» WORK TO DO
Look for the string "scene" in every line, and copy each line that has it.

━━━ DATA

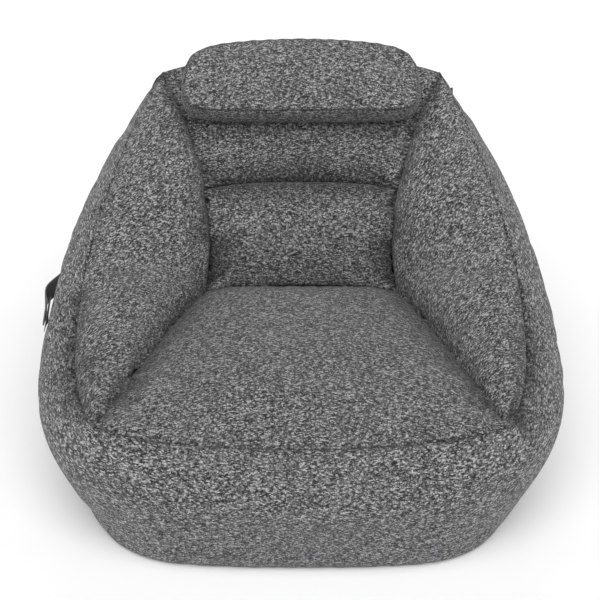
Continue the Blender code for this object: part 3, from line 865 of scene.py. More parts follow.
def split_rails(solid: bmesh.types.BMesh, shares: tuple[float, ...]) -> None:
    """Add rows of points along a sheet's edge, on the mesh edges that lead in from it.

    Args:
        solid: The open sheet.
        shares: Places along each such edge, as shares of its length, outermost first.
    """
    rails = {}
    for edge in solid.edges:
        first, second = edge.verts
        if not edge.is_boundary and first.is_boundary != second.is_boundary:
            rails[edge] = (first, second) if first.is_boundary else (second, first)
    belt = {face: [edge for edge in face.edges if edge in rails] for edge in rails
            for face in edge.link_faces}
    stops = {}
    for edge, (outer, inner) in rails.items():
        piece, row = edge, []
        for share in reversed(shares):
            _, corner = bmesh.utils.edge_split(piece, outer, 0.5)
            corner.co = outer.co.lerp(inner.co, share)
            piece = next(part for part in corner.link_edges if outer in part.verts)
            row.insert(0, corner)
        stops[(outer, inner)] = row
    pairs = [[rails[edge] for edge in edges] for edges in belt.values() if len(edges) == 2]
    for (first, second) in pairs:
        for one, two in zip(stops[first], stops[second]):
            shared = set(one.link_faces) & set(two.link_faces)
            if shared:
                bmesh.utils.face_split(shared.pop(), one, two)


def refine_edges(item: bpy.types.Object, roll: SeamRoll) -> None:
    """Give a sheet the rows of points that its rolled edge needs.

    Args:
        item: An open sheet.
        roll: The sizes of the rolled edge.
    """
    solid = bmesh.new()
    solid.from_mesh(item.data)
    split_rails(solid, roll.rows)
    solid.to_mesh(item.data)
    solid.free()


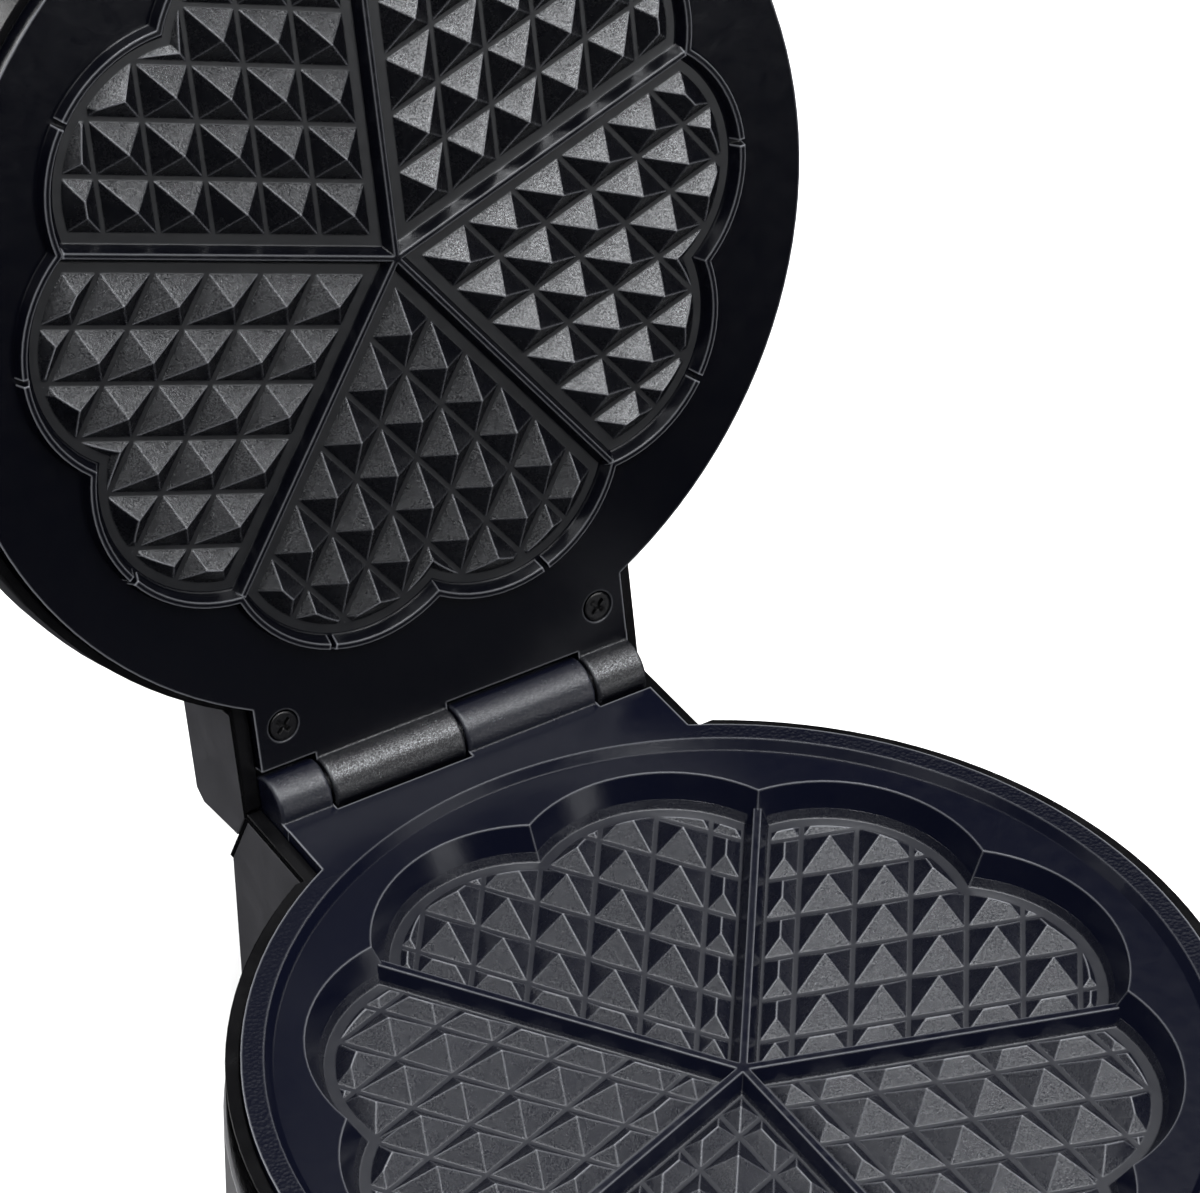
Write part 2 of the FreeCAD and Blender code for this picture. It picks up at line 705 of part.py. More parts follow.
def handle_holes(height):
    """Two holes through the front wall for the handle's screws."""
    holes = []
    for side in (-1, 1):
        spot = Vector(side * D["handle_screw_side"], -95.0, height)
        holes.append(Part.makeCylinder(D["screw_hole"], 20.0, spot, Vector(0, -1, 0)))
    return Part.makeCompound(holes)


BASE_HANDLE_LEVEL = "-band_top - 0.5 * handle_thick"
LID_HANDLE_LEVEL = "trim_skirt + lid_handle_screw_rise"
back_low = stop_face(DEPTH, -D["buffer_end"])
back_slope = (back_low[0] - D["block_foot"]) / (back_low[1] - FLOOR)
gland_back = D["hinge_back"] + back_low[0] + back_slope * (D["buffer_end"] - D["gland_height"])
gland_point = Vector(D["gland_side"], gland_back, -D["gland_height"])
gland_way = Vector(0, 1, -back_slope).normalize()
gland_hole = Part.makeCylinder(D["gland_radius"], 12.0, gland_point + gland_way * 4.0, gland_way * -1)
base = base.cut(handle_holes(amount(BASE_HANDLE_LEVEL))).cut(gland_hole)
for side in (-1, 1):
    spot = Vector(side * D["rear_foot_side"], D["rear_foot_back"], FLOOR - EXTRA)
    base = base.cut(Part.makeCylinder(D["foot_peg_hole"], D["house_wall"] + 2 * EXTRA, spot))
node("base_shell", made("base_shell", base), BASE)

# ---------------------------------------------------------------------- lid housing
top = D["lid_top"]
cap = revolved((
    (0, D["trim_skirt"]), (rim, D["trim_skirt"]), (rim, top - 9.0), (rim - 1.2, top - 5.0),
    (rim - 4.5, top - 1.6), (rim - 9.0, top), (0, top),
))
cap_room = revolved((
    (0, 0), (wall_inside, 0), (wall_inside, top - 8.6), (wall_inside - 6.4, top - D["house_wall"]),
    (0, top - D["house_wall"]),
))
lid_block = side_prism((
    (FRONT, D["strip_foot"]), lid_face(D["strip_foot"]), STOP[1], (D["stop_back"] - 1.6, top - 2.6),
    (D["stop_back"] - 4.2, top), (FRONT, top),
), -D["cheek_half"], D["cheek_half"])
block_inside = D["stop_back"] - D["house_wall"]
lid_block_room = side_prism((
    (FRONT - EXTRA, -EXTRA), (-D["house_wall"], -EXTRA),
    (lid_face(D["strip_foot"])[0], D["strip_foot"] + 3.9), (block_inside, D["stop_top"] + 1.6),
    (block_inside - 1.6, top - 4.0), (block_inside - 3.4, top - D["house_wall"]),
    (FRONT - EXTRA, top - D["house_wall"]),
), -INSIDE, INSIDE)
lid = cap.fuse(lid_block.cut(ring_room))
lid = lid.cut(cap_room).cut(lid_block_room.cut(trough_wall)).cut(trough).cut(tongue_room)
lid_posts = [
    Part.makeCylinder(D["post_radius"], top - D["upper_slab"] - EXTRA, spot + Vector(0, 0, D["upper_slab"]))
    for spot in LID_SCREWS
]
lid_ways = [Part.makeCylinder(D["screw_hole"], 15.0, spot) for spot in LID_SCREWS]
lid = lid.multiFuse(lid_posts).cut(Part.makeCompound(lid_ways))
lid = lid.cut(handle_holes(amount(LID_HANDLE_LEVEL)))
top_ways = [Part.makeCylinder(D["spindle_radius"] + 1.0, 30.0, Vector(0, -D["knob_forward"], top - 10.0))]
for side in (-1, 1):
    spot = Vector(side * D["lamp_side"], -D["lamp_forward"], top - 10.0)
    top_ways.append(Part.makeCylinder(D["lamp_hole"], 30.0, spot))
node("lid_shell", made("lid_shell", lid.cut(Part.makeCompound(top_ways))), LID)

# -------------------------------------------------- steel disc on the lid, steel band
panel = new_body("lid_panel_body")
panel_outline = sketch_on(panel, "XZ_Plane")
draw_polygon(panel_outline, (
    ("0", "lid_top + panel_rise - panel_thick"), ("panel_flat", "lid_top + panel_rise - panel_thick"),
    ("panel_radius - 2.2", "lid_top + 1.2"), ("panel_radius - 1.3", "lid_top"), ("panel_radius", "lid_top"),
    ("panel_radius - 1.0", "lid_top + 1.8"), ("panel_flat", "lid_top + panel_rise"),
    ("0", "lid_top + panel_rise"),
))
turned(panel, "Revolution", panel_outline)
panel_holes = sketch_on(panel, "XY_Plane", "lid_top")
draw_circle(panel_holes, "0", "-knob_forward", "spindle_radius + 1")
draw_circle(panel_holes, "lamp_side", "-lamp_forward", "lamp_hole")
draw_circle(panel_holes, "-lamp_side", "-lamp_forward", "lamp_hole")
swept(panel, "Pocket", panel_holes, "20", down=True)
node("lid_panel", panel, LID)

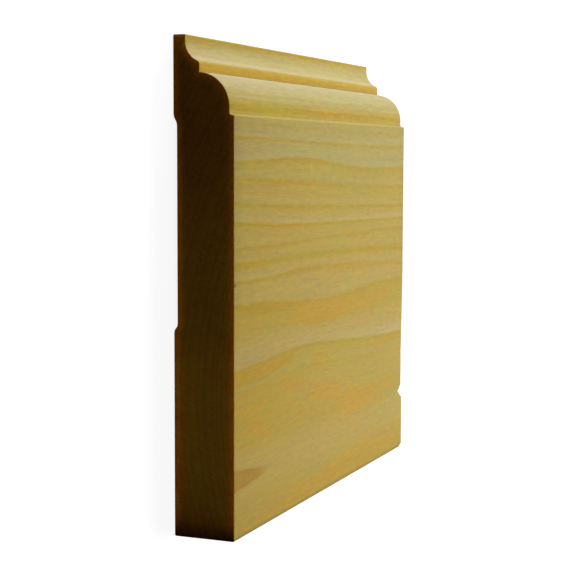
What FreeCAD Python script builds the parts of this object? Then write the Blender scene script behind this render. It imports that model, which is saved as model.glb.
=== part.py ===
import FreeCAD, Part
import math
import os

# A short length of moulded softwood skirting board, lying on its back with the moulded face up.
# X runs along the board, Y from its bottom edge to its top edge, and Z from its back to its face.
# The origin is under the middle of the board, on the plane that the back lies on. Sizes are in mm.

# Stock, milled to the standard 11/16 in by 5 1/4 in
board_length = 143.0
board_height = 133.35
board_thickness = 17.46

# Moulding along the top, from the top edge down
top_land = 3.5
top_lip = 1.65
cove_radius = 5.7
bead_radius = 1.0
upper_fillet = 2.05
ovolo_radius = 9.15
ovolo_depth = 8.6
lower_fillet = 2.0
step_depth = 1.3

# Rounding of the long edges
bottom_arris = 0.4
step_arris = 0.4
step_hollow = 0.6
lip_arris = 0.3
back_arris = 0.4

# Relief planed out of the back between two lands, with an ogee shoulder at each side
relief_depth = 1.0
lower_land = 55.0
upper_land = 20.5
lower_shoulder = 2.4
upper_shoulder = 3.3

# Nick in the face's edge at the far end
nick_height = 20.2
nick_length = 4.8
nick_half_width = 2.7
nick_depth = 3.0

# Long shallow bruise in the same edge, which the nick lies in
bruise_height = 30.0
bruise_length = 1.1
bruise_above = 30.0
bruise_below = 14.0
bruise_depth = 2.5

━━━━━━

» EXERCISE SOLUTION
Continue the Blender code for this object: part 3, from line 865 of scene.py. More parts follow.
What FreeCAD Python script builds the parts of this object? Then write the Blender scene script behind this render. It imports that model, which is saved as model.glb.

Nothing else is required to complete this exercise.